Second, this play actually fails because of a little friendly fire, and the offensive line and tight ends moving back to the reaching and lunging (instead of moving their feet) that plagued them throughout the game.
The friendly fire comes in the form of Nick Harris being destroyed at the snap; watch him get blown backward. The blow knocks the defender off balance as well, and as Kaleb McGary arrives for the requisite double team at the point of attack on a power run, McGary’s help knocks the defender down, and takes Coleman Shelton out of the play. Shelton is working on Tashon Smallwood, who appears to read the pulling action of Jesse Sosebee at the snap and begin to work laterally down the line. Shelton is in position to make the block, but as he’s falling down, the push he gives Smallwood serves only to propel the defender right into the play.
Next, the lunging....First, watch Nick Harris’ feet. They never move on this play. He makes no step toward his defender to deliver a blow, and instead relies solely on a “lunge.” He’s blown backward, which creates traffic that slows down Sosebee on his pull. Then watch H-back Drew Sample: he moves some to get into position to block, but at the crucial moment stops his feet and...lunges at the defender (for contrast, watch Will Dissly use textbook drive blocking to move his man toward Tucson). Sample is beaten by the defensive end, and Smallwood is in position to help as Coleman is wiped out.

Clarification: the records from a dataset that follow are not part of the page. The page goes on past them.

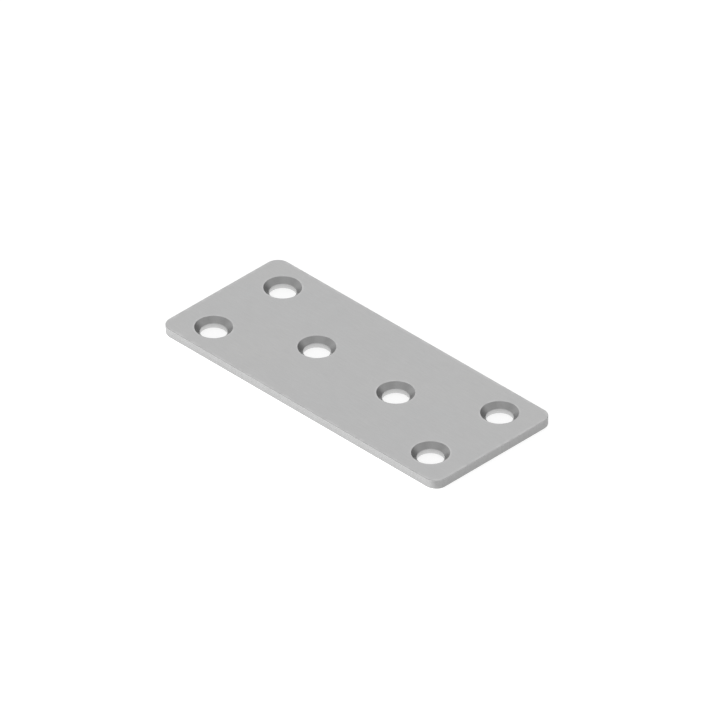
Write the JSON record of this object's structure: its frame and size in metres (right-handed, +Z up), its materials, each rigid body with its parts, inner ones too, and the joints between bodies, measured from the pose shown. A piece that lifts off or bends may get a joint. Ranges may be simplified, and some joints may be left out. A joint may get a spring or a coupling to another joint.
{
  "type": "extrusion joining plate",
  "caption": "Flat steel plate with rounded corners and countersunk screw holes, for joining aluminium framing extrusions end to end or side by side.",
  "frame": {"origin": "centre of the underside, the face that lies on the extrusions", "axes": "+X along the 70 mm length, +Y across the 30 mm width, +Z up through the 2 mm thickness, towards the face that the countersinks open on"},
  "size_m": [0.07, 0.03, 0.002],
  "materials": {
    "plated_steel": "satin"
  },
  "bodies": {
    "root": {"joining_plate": "plated_steel"}
  },
  "joints": []
}
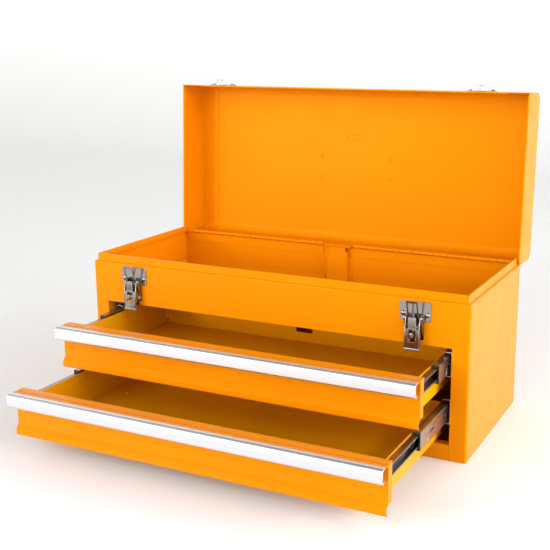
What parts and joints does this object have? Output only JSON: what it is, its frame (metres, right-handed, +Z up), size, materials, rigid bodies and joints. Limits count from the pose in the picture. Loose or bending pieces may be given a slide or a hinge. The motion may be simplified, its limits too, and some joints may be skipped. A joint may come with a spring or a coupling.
{
  "type": "portable tool box with drawers",
  "caption": "Portable steel tool box with a hinged lid over an open compartment, pull-out drawers on ball-bearing slides, draw latches and a folding carrying handle.",
  "frame": {"origin": "on the floor, under the middle of the cabinet's footprint", "axes": "+X to the box's right as seen from the front, +Y from front to back, +Z up"},
  "size_m": [0.52, 0.4929, 0.4199],
  "materials": {
    "paint": "smooth gloss powder coat, orange yellow",
    "zinc": "bright zinc plate",
    "nickel": "bright nickel plate",
    "anodised": "satin anodised",
    "black_plastic": "moulded, fine texture",
    "grip_plastic": "moulded, fine texture"
  },
  "bodies": {
    "cabinet": {"cabinet_shell": "paint", "front_frame": "paint", "base_pan": "paint", "compartment_floor": "paint", "front_slide_posts": "zinc", "rear_slide_posts": "zinc", "lock_channel": "paint", "upper_outer_slides": "zinc", "lower_outer_slides": "zinc", "slide_post_rivets": "zinc", "hinge_body_leaves": "paint", "hinge_pins": "zinc", "right_latch_base": "nickel", "left_latch_base": "nickel", "latch_base_rivets": "nickel", "lever_pivot_rivets": "nickel"},
    "lid": {"lid_wrap": "paint", "lid_left_end": "paint", "lid_right_end": "paint", "hinge_lid_leaves": "paint", "lock_lifter": "paint", "right_keeper": "nickel", "left_keeper": "nickel", "keeper_rivets": "nickel", "handle_brackets": "nickel", "handle_rivets": "paint"},
    "handle": {"handle_bail": "zinc", "handle_grip": "grip_plastic"},
    "upper_drawer": {"upper_drawer_box": "paint", "upper_drawer_inner_front": "paint", "upper_drawer_front": "paint", "upper_drawer_pull": "anodised", "upper_inner_slides": "zinc", "upper_drawer_rivets": "paint", "upper_release_levers": "black_plastic"},
    "upper_mid_members": {"upper_mid_slides": "zinc", "upper_slide_bumpers": "black_plastic"},
    "upper_outer_cage_pair": {"upper_outer_cages": "zinc"},
    "upper_inner_cage_pair": {"upper_inner_cages": "zinc"},
    "lower_drawer": {"lower_drawer_box": "paint", "lower_drawer_inner_front": "paint", "lower_drawer_front": "paint", "lower_drawer_pull": "anodised", "lower_inner_slides": "zinc", "lower_drawer_rivets": "paint", "lower_release_levers": "black_plastic"},
    "lower_mid_members": {"lower_mid_slides": "zinc", "lower_slide_bumpers": "black_plastic"},
    "lower_outer_cage_pair": {"lower_outer_cages": "zinc"},
    "lower_inner_cage_pair": {"lower_inner_cages": "zinc"},
    "right_lever": {"right_latch_lever": "nickel", "right_link_pin": "nickel"},
    "right_link": {"right_latch_link": "nickel"},
    "left_lever": {"left_latch_lever": "nickel", "left_link_pin": "nickel"},
    "left_link": {"left_latch_link": "nickel"},
    "lock_bar_body": {"lock_bar": "paint"}
  },
  "joints": [
    {"name": "lid_hinge", "type": "hinge", "parent": "cabinet", "child": "lid", "pos_m": [0, 0.1067, 0.193], "axis": [1, 0, 0], "range_deg": [0, 93]},
    {"name": "handle_swing", "type": "hinge", "parent": "lid", "child": "handle", "pos_m": [0, 0.1754, 0.29625], "axis": [1, 0, 0], "range_deg": [-3, 177]},
    {"name": "upper_drawer_slide", "type": "slide", "parent": "cabinet", "child": "upper_drawer", "axis": [0, -1, 0], "range_m": [-0.0955, 0.0995]},
    {"name": "upper_mid_members_slide", "type": "slide", "parent": "cabinet", "child": "upper_mid_members", "axis": [0, -1, 0], "range_m": [-0.0382, 0.0398]},
    {"name": "upper_outer_cage_pair_slide", "type": "slide", "parent": "cabinet", "child": "upper_outer_cage_pair", "axis": [0, -1, 0], "range_m": [-0.0191, 0.0199]},
    {"name": "upper_inner_cage_pair_slide", "type": "slide", "parent": "cabinet", "child": "upper_inner_cage_pair", "axis": [0, -1, 0], "range_m": [-0.06685, 0.06965]},
    {"name": "lower_drawer_slide", "type": "slide", "parent": "cabinet", "child": "lower_drawer", "axis": [0, -1, 0], "range_m": [-0.1845, 0.0105]},
    {"name": "lower_mid_members_slide", "type": "slide", "parent": "cabinet", "child": "lower_mid_members", "axis": [0, -1, 0], "range_m": [-0.09594, 0.00546]},
    {"name": "lower_outer_cage_pair_slide", "type": "slide", "parent": "cabinet", "child": "lower_outer_cage_pair", "axis": [0, -1, 0], "range_m": [-0.04797, 0.00273]},
    {"name": "lower_inner_cage_pair_slide", "type": "slide", "parent": "cabinet", "child": "lower_inner_cage_pair", "axis": [0, -1, 0], "range_m": [-0.14022, 0.00798]},
    {"name": "right_latch_lever_swing", "type": "hinge", "parent": "cabinet", "child": "right_lever", "pos_m": [0.195, -0.116, 0.1685], "axis": [-1, 0, 0], "range_deg": [0, 100]},
    {"name": "right_latch_link_swing", "type": "hinge", "parent": "right_lever", "child": "right_link", "pos_m": [0.195, -0.1154, 0.1605], "axis": [-1, 0, 0], "range_deg": [-86.1, 0.1]},
    {"name": "left_latch_lever_swing", "type": "hinge", "parent": "cabinet", "child": "left_lever", "pos_m": [-0.195, -0.116, 0.1685], "axis": [-1, 0, 0], "range_deg": [0, 100]},
    {"name": "left_latch_link_swing", "type": "hinge", "parent": "left_lever", "child": "left_link", "pos_m": [-0.195, -0.1154, 0.1605], "axis": [-1, 0, 0], "range_deg": [-86.1, 0.1]},
    {"name": "lock_bar_drop", "type": "slide", "parent": "cabinet", "child": "lock_bar_body", "axis": [0, 0, -1], "range_m": [0, 0.00601]}
  ],
  "couplings": [
    {"joint": "upper_mid_members_slide", "follows": "upper_drawer_slide", "ratio": 0.4},
    {"joint": "upper_outer_cage_pair_slide", "follows": "upper_drawer_slide", "ratio": 0.2},
    {"joint": "upper_inner_cage_pair_slide", "follows": "upper_drawer_slide", "ratio": 0.7},
    {"joint": "lower_mid_members_slide", "follows": "lower_drawer_slide", "ratio": 0.52},
    {"joint": "lower_outer_cage_pair_slide", "follows": "lower_drawer_slide", "ratio": 0.26},
    {"joint": "lower_inner_cage_pair_slide", "follows": "lower_drawer_slide", "ratio": 0.76},
    {"joint": "right_latch_link_swing", "follows": "right_latch_lever_swing", "ratio": -0.86},
    {"joint": "left_latch_link_swing", "follows": "left_latch_lever_swing", "ratio": -0.86},
    {"joint": "lock_bar_drop", "follows": "lid_hinge", "m_per_rad": 0.003697}
  ]
}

Hopefully these few plays give you the general idea of what happened the first half last Saturday and at critical moments in the second. They’re entirely representative of the team’s efforts on offense (at least those that could be seen watching a game on TV). No part of the offense played well, with any sort of consistency. The coaching staff failed to get them to execute, or to figure out a way to change the momentum of the game. Every single person who has any association with the Husky offense failed to get his job done.